Si cercò inoltre di riordinare il sistema bancario attraverso la
fondazione della Banca d'Italia che avrebbe dovuto regolare le dinamiche
monetarie e con il compito di istituto di emissione.
In questo periodo nacquero anche
le banche miste che non erano né finanziarie, né finalizzate all'acquisizione
di partecipazioni azionarie, né istituti di credito: erano solo banche di
deposito orientate al credito a breve, medio e lungo termine che però si
trasformarono presto in finanziatrici delle attività industriali.
Le ripercussioni sociali della
crisi
Il protrarsi della crisi aveva aggravato le condizioni di operai e
contadini.
- La politica
colonialista aveva ulteriormente inasprito il sistema fiscale soprattutto
a danno dei modesti guadagni dei lavoratori.
- Questo
portò nel 1897 a
una serie di agitazioni sindacali soprattutto a Ferrara, Modena e Bologna,
nelle quali si chiedeva un aumento
dei salari e garanzie contro la disoccupazione
- Nel 1898
scoppiarono nuove rivolte contro il rialzo del prezzo del pane: la
repressione fu durissima.

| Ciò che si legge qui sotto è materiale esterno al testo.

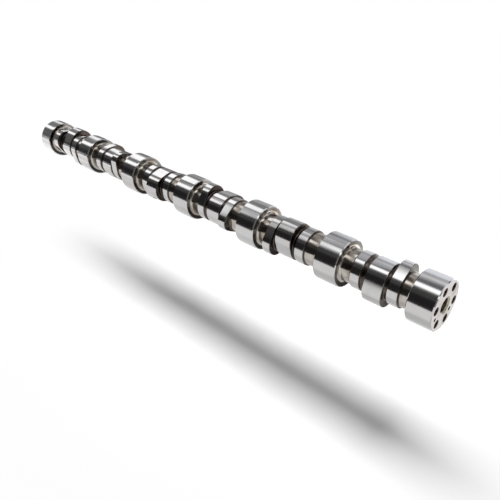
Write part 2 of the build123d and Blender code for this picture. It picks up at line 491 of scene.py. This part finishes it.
def end_rings(x):
    """The plain end face and the centre hole in it, down to the drill's point."""
    cone = (END_CENTRE_RADIUS - CENTRE_DRILL_RADIUS) / math.tan(CENTRE_CONE)
    bottom = x + cone + CENTRE_DRILL_DEPTH
    tip = bottom + CENTRE_DRILL_RADIUS / math.tan(DRILL_POINT)
    return [round_ring(x, END_CENTRE_RADIUS, FACED), round_ring(x + cone, CENTRE_DRILL_RADIUS, DRILLED),
            round_ring(bottom, CENTRE_DRILL_RADIUS, DRILLED), round_ring(tip, 0.0, DRILLED)]


def shaft_rings():
    """All the rings of the shaft, from the rim of its drive face to its far end."""
    journals = sorted((journal_span(m) for m in mounts.values() if m["kind"] == "pin"), reverse=True)
    rings = journal_rings(*journals[0])
    last, last_fillet = journals[0][1], JOURNAL_FILLET
    for (near, far), turn in zip(journals[1:], CYLINDER_TURNS):
        spans = []
        behind = near
        for width, nose_radius, nose_angle, gap in reversed(LOBES):
            behind += gap
            spans.insert(0, (behind + width, behind, nose_radius, nose_angle + turn))
            behind += width
        for start, end, nose_radius, angle in spans:
            rings += neck_rings(last, last_fillet, start, LOBE_FILLET)
            rings += lobe_rings(start, end, nose_radius, angle)
            last, last_fillet = end, LOBE_FILLET
        rings += neck_rings(last, last_fillet, near, JOURNAL_FILLET) + journal_rings(near, far)
        last, last_fillet = far, JOURNAL_FILLET
    rings[-1]["finish"] = FACED
    return rings + end_rings(last)


shaft_mesh = made_by(skin_tree, station_line("shaft_stations", shaft_rings()),
                     Points_Round=RING_POINTS, Flank_Lift=FLANK_RADIUS - BASE_CIRCLE)

# Drive face. Six tapped holes stand on one circle near the rim, with a pilot bore in the
# middle and two dowel holes that set the gear's angle. All are drilled into the end of
# the drive journal, and the thread of each tapped hole is cut as a helix.

HOLE_POINTS = 48
EDGE_BREAK = 0.0003
BOLT_HOLE_DEPTH = 0.030
BOLT_COUNT = mounts["drive_bolts"]["dims"]["count"]
BOLT_ANGLE = math.radians(-9.7)
THREAD_DEPTH = 0.0012
THREAD_START = 0.0008
THREAD_RUN_IN = 0.0014
THREAD_END = 0.025
RINGS_PER_PITCH = 6
PILOT_DEPTH = 0.020
PILOT_CHAMFER = 0.0025
PILOT_CENTRE_RADIUS = 0.007
DOWEL_DEPTH = 0.012

bolt_radius = mounts["drive_bolts"]["dims"]["hole_r_mm"] / 1000
bolt_circle = mounts["drive_bolts"]["dims"]["pcd_mm"] / 2000
pilot_radius = mounts["pilot_bore"]["dims"]["r_mm"] / 1000


def plain_hole(radius, depth, threaded=False):
    """A drilled hole from its point to its mouth, with or without a thread."""
    tip = -depth - radius / math.tan(DRILL_POINT)
    rings = [round_ring(tip, 0.0, DRILLED), round_ring(-depth, radius, DRILLED)]
    if threaded:
        step = THREAD_PITCH / RINGS_PER_PITCH
        for k in range(int((THREAD_END - THREAD_START) / step), -1, -1):
            run_in = min(1.0, k * step / THREAD_RUN_IN, (THREAD_END - THREAD_START - k * step) / step)
            rings.append(round_ring(-THREAD_START - k * step, radius, DRILLED, THREAD_DEPTH * run_in))
    rings.append(round_ring(-EDGE_BREAK, radius, DRILLED))
    rings.append(round_ring(0.0, radius + EDGE_BREAK, FACED))
    return rings


def pilot_rings():
    """The pilot bore from the tip of its centre hole to its chamfered mouth."""
    cone = (PILOT_CENTRE_RADIUS - CENTRE_DRILL_RADIUS) / math.tan(CENTRE_CONE)
    drill = -PILOT_DEPTH - cone - CENTRE_DRILL_DEPTH
    tip = drill - CENTRE_DRILL_RADIUS / math.tan(DRILL_POINT)
    return [round_ring(tip, 0.0, DRILLED), round_ring(drill, CENTRE_DRILL_RADIUS, DRILLED),
            round_ring(-PILOT_DEPTH - cone, CENTRE_DRILL_RADIUS, DRILLED),
            round_ring(-PILOT_DEPTH, PILOT_CENTRE_RADIUS, BORED),
            round_ring(-PILOT_DEPTH, pilot_radius, BORED),
            round_ring(-PILOT_CHAMFER, pilot_radius, BORED),
            round_ring(0.0, pilot_radius + PILOT_CHAMFER, FACED)]


def drive_holes():
    """Each hole of the drive face: its rings, its mouth radius and where it stands."""
    bolt = plain_hole(bolt_radius, BOLT_HOLE_DEPTH, threaded=True)
    holes = []
    for k in range(BOLT_COUNT):
        angle = BOLT_ANGLE + 2 * math.pi * k / BOLT_COUNT
        holes.append((bolt, bolt_radius + EDGE_BREAK,
                      bolt_circle * math.cos(angle), bolt_circle * math.sin(angle)))
    for name in ("outer_dowel_hole", "inner_dowel_hole"):
        radius = mounts[name]["dims"]["r_mm"] / 1000
        y, z = mounts[name]["pos_m"][1:]
        holes.append((plain_hole(radius, DOWEL_DEPTH), radius + EDGE_BREAK, y, z))
    holes.append((pilot_rings(), pilot_radius + PILOT_CHAMFER, 0.0, 0.0))
    return holes


def make_face_tree():
    """A flat round plate facing +X, with a round opening at each point it is given."""
    tree, given, result = new_group(
        "Drive face", "GeometryNodeTree",
        [("Openings", "NodeSocketGeometry", None), ("Rim Radius", "NodeSocketFloat", 0.041),
         ("Rim Points", "NodeSocketInt", RING_POINTS), ("Opening Points", "NodeSocketInt", HOLE_POINTS)],
        [("Face", "NodeSocketGeometry")],
    )
    rim = tree.nodes.new("GeometryNodeCurvePrimitiveCircle")
    tree.links.new(given.outputs["Rim Points"], rim.inputs["Resolution"])
    tree.links.new(given.outputs["Rim Radius"], rim.inputs["Radius"])
    mouth = tree.nodes.new("GeometryNodeCurvePrimitiveCircle")
    tree.links.new(given.outputs["Opening Points"], mouth.inputs["Resolution"])
    mouth.inputs["Radius"].default_value = 1.0
    radius = tree.nodes.new("GeometryNodeInputNamedAttribute")
    radius.data_type = "FLOAT"
    radius.inputs["Name"].default_value = "mouth"
    placed = tree.nodes.new("GeometryNodeInstanceOnPoints")
    tree.links.new(given.outputs["Openings"], placed.inputs["Points"])
    tree.links.new(mouth.outputs["Curve"], placed.inputs["Instance"])
    tree.links.new(radius.outputs["Attribute"], placed.inputs["Scale"])
    joined = tree.nodes.new("GeometryNodeJoinGeometry")
    tree.links.new(placed.outputs[0], joined.inputs[0])
    tree.links.new(rim.outputs["Curve"], joined.inputs[0])
    flat = tree.nodes.new("GeometryNodeRealizeInstances")
    tree.links.new(joined.outputs[0], flat.inputs[0])
    filled = tree.nodes.new("GeometryNodeFillCurve")
    tree.links.new(flat.outputs[0], filled.inputs["Curve"])
    position = tree.nodes.new("GeometryNodeInputPosition")
    y, z, _ = parts_of(tree, position.outputs[0])
    stood = tree.nodes.new("GeometryNodeSetPosition")
    tree.links.new(filled.outputs[0], stood.inputs["Geometry"])
    tree.links.new(vector_of(tree, 0.0, y, z), stood.inputs["Position"])
    kept = tree.nodes.new("GeometryNodeStoreNamedAttribute")
    kept.domain = "FACE"
    kept.data_type = "FLOAT"
    kept.inputs["Name"].default_value = "finish"
    kept.inputs["Value"].default_value = float(FACED)
    tree.links.new(stood.outputs[0], kept.inputs["Geometry"])
    end_in_materials(tree, kept.outputs[0], result.inputs["Face"])
    return tree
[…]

Rudinì (che
aveva sostituito Crispi ordinò di sparare cannonate sulla folla in
tumulto a Milano al generale Bava Beccaris .
Inoltre si arrestarono i dirigenti socialisti e anche alcuni esponenti
cattolici.
- Nello stesso
periodo il nuovo ministro Pelloux (che aveva
sostituito Rudinì) aveva proposto un
decreto (accettato dai militari e dal re ma respinto al parlamento) che
avrebbe dovuto ridurre le libertà costituzionali. Questo lo fece
dimettere.
Le elezioni del 1900: la
sconfitta del fronte reazionario
Nel 1900 le elezioni portarono
alla sconfitta del fronte autoritario. Umberto I diede un mandato di formazione
del nuovo governo al liberale Giuseppe Saracco (si noti appunto l'apertura
verso il fronte liberale).
La tendenza all'apertura del fronte liberale non si fermo neanche nel
Luglio del 1900, quando l'anarchico Gaetano Bresci
assassinò il re Umberto I.
Il nuovo re (Vittorio Emanuele III) chiamò al governo Giuseppe Zanardelli che abolì subito le norme restrittive nei
confronti dei lavoratori e promosse un'organica legislazione sociale.